Des chiffres contestés

Le comptage officiel du loup était bien entendu au cœur des critiques. Les organisations agricoles dénoncent des chiffres largement sous-estimés. « On nous dit qu’il y a 1 000 loups en France, mais nous savons qu’ils sont au moins 2 500, peut-être 3 000 », a affirmé Michel Joux, président de la chambre régionale d’agriculture. Une affirmation face à laquelle Fabrice Pannekoucke a abondé : « En Haute-Savoie, un travail sérieux de comptage a montré que l’effectif officiel annoncé ne représentait que la moitié de la réalité. Il faut donc commencer par-là ». En effet, si le droit de prélèvement (19 % de la population totale) n’est pas juste par rapport à la croissance annuelle réelle de la population du loup, son expansion ne peut être qu’exponentielle. Conséquence : le nombre de victimes explose. En Auvergne-Rhône-Alpes, il a augmenté de plus de 10 % en un an. Le sentiment est unanime : si rien n’est fait, c’est la survie même de l’élevage qui est menacée. « Les éleveurs finissent par être résignés, et certains arrêtent », regrettait Frédéric Gontard. Fabrice Pannekoucke a insisté sur trois priorités : rétablir la vérité sur les chiffres du comptage de la population lupine, faciliter les interventions des louvetiers et renforcer la régulation avant de souligner le mal-être profond des éleveurs qui « ne dorment plus la nuit ».

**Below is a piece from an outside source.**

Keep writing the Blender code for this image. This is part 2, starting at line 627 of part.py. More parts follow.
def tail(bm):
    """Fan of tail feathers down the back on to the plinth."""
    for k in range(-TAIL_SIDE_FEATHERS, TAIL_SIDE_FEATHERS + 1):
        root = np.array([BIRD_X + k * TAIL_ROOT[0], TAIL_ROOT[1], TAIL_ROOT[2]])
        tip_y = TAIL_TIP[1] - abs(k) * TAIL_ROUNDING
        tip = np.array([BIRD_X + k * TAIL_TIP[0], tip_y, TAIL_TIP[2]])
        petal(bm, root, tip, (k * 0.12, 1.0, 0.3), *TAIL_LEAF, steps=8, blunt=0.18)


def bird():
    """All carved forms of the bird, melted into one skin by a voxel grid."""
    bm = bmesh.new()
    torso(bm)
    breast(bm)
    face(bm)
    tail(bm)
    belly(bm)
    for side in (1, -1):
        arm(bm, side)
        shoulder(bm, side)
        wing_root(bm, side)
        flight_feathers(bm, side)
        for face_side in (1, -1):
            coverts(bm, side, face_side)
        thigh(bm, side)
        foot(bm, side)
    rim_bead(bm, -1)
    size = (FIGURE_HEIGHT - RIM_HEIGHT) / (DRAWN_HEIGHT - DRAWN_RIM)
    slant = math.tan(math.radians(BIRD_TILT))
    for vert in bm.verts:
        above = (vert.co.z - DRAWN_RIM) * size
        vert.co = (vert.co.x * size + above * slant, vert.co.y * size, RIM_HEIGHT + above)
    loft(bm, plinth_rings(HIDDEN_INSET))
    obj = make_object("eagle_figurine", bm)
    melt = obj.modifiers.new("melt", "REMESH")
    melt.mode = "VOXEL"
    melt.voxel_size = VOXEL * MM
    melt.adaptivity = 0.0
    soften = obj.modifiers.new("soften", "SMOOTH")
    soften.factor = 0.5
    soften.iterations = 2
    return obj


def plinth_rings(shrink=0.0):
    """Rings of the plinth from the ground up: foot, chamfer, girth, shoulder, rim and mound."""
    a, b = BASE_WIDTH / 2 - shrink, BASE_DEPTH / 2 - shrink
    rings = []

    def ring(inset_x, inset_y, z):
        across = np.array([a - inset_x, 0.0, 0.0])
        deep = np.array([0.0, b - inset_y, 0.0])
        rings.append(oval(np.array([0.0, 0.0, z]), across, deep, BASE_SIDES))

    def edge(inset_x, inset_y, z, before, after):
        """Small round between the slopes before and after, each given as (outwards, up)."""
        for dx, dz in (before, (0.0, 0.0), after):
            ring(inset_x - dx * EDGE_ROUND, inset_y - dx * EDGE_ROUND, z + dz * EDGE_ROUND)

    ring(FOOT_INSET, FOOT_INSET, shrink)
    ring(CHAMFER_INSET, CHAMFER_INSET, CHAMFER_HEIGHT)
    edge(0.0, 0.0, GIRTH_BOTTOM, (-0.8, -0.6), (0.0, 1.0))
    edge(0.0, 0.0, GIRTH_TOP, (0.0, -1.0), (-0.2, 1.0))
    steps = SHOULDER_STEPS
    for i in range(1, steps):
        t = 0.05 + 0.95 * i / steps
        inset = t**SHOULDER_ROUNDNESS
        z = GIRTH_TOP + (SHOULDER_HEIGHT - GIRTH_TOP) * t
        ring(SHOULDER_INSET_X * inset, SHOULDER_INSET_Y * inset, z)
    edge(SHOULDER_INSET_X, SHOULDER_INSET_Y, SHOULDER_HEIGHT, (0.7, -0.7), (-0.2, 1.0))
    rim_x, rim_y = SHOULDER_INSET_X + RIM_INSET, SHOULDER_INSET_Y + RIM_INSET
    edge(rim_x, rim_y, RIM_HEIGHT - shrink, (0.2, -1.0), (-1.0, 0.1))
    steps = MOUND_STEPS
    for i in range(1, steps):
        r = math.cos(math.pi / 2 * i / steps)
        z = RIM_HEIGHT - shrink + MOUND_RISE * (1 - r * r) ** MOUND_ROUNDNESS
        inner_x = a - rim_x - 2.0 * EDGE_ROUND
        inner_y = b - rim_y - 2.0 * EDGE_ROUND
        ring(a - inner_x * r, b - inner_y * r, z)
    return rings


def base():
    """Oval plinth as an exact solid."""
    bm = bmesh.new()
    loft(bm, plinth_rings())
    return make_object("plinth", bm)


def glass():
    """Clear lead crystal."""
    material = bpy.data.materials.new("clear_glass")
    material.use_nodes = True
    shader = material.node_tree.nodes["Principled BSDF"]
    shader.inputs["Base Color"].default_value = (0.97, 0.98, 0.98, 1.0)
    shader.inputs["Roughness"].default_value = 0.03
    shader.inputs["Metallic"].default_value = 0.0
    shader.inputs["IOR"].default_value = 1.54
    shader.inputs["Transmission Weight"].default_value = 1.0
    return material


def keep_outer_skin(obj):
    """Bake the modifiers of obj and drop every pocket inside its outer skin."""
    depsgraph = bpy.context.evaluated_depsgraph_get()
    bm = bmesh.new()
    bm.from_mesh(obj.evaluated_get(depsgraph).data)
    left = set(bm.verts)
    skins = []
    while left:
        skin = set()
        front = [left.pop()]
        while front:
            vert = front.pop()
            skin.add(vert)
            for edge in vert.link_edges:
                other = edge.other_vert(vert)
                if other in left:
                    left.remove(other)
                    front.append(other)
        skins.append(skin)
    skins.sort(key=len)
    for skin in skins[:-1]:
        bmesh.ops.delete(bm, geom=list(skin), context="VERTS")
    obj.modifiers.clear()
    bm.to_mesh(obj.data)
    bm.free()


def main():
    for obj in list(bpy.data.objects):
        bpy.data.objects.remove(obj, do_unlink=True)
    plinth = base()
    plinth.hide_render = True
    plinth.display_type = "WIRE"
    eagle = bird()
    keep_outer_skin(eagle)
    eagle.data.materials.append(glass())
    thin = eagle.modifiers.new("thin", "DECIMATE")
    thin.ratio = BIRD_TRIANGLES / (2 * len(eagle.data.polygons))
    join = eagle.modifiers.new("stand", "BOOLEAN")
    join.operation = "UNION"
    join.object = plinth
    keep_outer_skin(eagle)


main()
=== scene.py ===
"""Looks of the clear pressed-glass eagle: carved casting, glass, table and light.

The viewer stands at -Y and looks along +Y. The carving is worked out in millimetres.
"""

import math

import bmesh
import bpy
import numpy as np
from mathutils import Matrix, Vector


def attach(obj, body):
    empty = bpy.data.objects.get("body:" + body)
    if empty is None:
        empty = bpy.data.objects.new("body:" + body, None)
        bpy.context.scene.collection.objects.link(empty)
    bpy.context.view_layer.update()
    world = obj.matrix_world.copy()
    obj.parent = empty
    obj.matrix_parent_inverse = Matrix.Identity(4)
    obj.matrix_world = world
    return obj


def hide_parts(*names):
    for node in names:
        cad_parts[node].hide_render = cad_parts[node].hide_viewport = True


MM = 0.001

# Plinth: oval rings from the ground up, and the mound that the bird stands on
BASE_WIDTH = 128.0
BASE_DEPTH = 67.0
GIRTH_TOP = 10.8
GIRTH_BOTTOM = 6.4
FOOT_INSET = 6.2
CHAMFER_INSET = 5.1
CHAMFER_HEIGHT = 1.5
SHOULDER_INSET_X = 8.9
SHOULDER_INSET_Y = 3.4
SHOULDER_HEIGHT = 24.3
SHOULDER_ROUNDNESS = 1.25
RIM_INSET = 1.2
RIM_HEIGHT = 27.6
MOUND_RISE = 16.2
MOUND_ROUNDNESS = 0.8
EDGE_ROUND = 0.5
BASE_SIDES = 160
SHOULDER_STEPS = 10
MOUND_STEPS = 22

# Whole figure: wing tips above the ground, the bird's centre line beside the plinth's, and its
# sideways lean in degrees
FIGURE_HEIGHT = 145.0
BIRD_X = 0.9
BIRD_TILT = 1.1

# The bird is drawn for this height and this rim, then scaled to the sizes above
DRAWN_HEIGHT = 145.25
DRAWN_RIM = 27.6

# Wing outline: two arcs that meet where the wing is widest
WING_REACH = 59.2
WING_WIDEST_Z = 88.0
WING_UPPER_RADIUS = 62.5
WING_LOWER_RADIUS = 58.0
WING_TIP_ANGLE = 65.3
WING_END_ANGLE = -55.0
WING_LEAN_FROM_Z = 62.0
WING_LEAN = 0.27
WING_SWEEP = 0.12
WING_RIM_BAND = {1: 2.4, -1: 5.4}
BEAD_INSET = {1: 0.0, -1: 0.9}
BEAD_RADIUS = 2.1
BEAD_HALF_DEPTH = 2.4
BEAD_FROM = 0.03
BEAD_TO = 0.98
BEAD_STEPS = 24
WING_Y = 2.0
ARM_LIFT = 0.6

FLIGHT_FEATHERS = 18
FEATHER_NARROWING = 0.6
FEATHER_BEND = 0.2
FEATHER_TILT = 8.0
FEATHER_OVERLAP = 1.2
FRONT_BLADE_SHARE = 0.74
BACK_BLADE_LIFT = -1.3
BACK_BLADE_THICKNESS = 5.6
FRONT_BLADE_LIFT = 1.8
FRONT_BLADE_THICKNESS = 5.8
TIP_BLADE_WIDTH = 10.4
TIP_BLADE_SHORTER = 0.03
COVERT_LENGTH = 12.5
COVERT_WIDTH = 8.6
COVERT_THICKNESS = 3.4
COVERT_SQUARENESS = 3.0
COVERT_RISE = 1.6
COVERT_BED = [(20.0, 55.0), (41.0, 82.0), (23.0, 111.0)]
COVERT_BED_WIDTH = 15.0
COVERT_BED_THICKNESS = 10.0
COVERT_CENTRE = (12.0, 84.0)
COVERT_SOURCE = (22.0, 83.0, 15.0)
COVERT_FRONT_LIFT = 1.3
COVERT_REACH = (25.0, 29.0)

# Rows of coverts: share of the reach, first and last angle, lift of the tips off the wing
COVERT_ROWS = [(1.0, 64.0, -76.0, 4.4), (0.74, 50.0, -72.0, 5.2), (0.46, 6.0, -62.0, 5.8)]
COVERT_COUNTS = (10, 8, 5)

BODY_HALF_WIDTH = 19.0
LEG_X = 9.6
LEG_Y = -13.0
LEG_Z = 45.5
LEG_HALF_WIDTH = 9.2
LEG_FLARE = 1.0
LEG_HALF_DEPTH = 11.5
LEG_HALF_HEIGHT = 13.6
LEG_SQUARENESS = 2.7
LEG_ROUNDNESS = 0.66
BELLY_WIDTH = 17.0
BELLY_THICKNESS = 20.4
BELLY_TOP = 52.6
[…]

Malgré les pertes et l’épuisement, les éleveurs présents à Novalaise ont tenu à rappeler l’importance de leur métier : nourrir la population, entretenir les espaces, maintenir une activité économique vitale. Mais pour continuer, ils réclament des décisions fortes, rapides et concrètes. « Si on veut préserver notre agriculture, l’élevage de plein air et le dynamisme de nos territoires, il faut réagir », a alerté Marie-Lise Marchais. En somme, il semble être temps de remettre les priorités dans le bon sens et comme l’a rappelé Fabrice Pannekoucke « personne n’a dit qu’il fallait éradiquer le loup. Mais il y a un équilibre à trouver entre la sécurisation d’une espèce et celle de notre élevage et de nos territoires. Soyons responsables de l’avenir que l’on souhaite pour nos territoires ! ».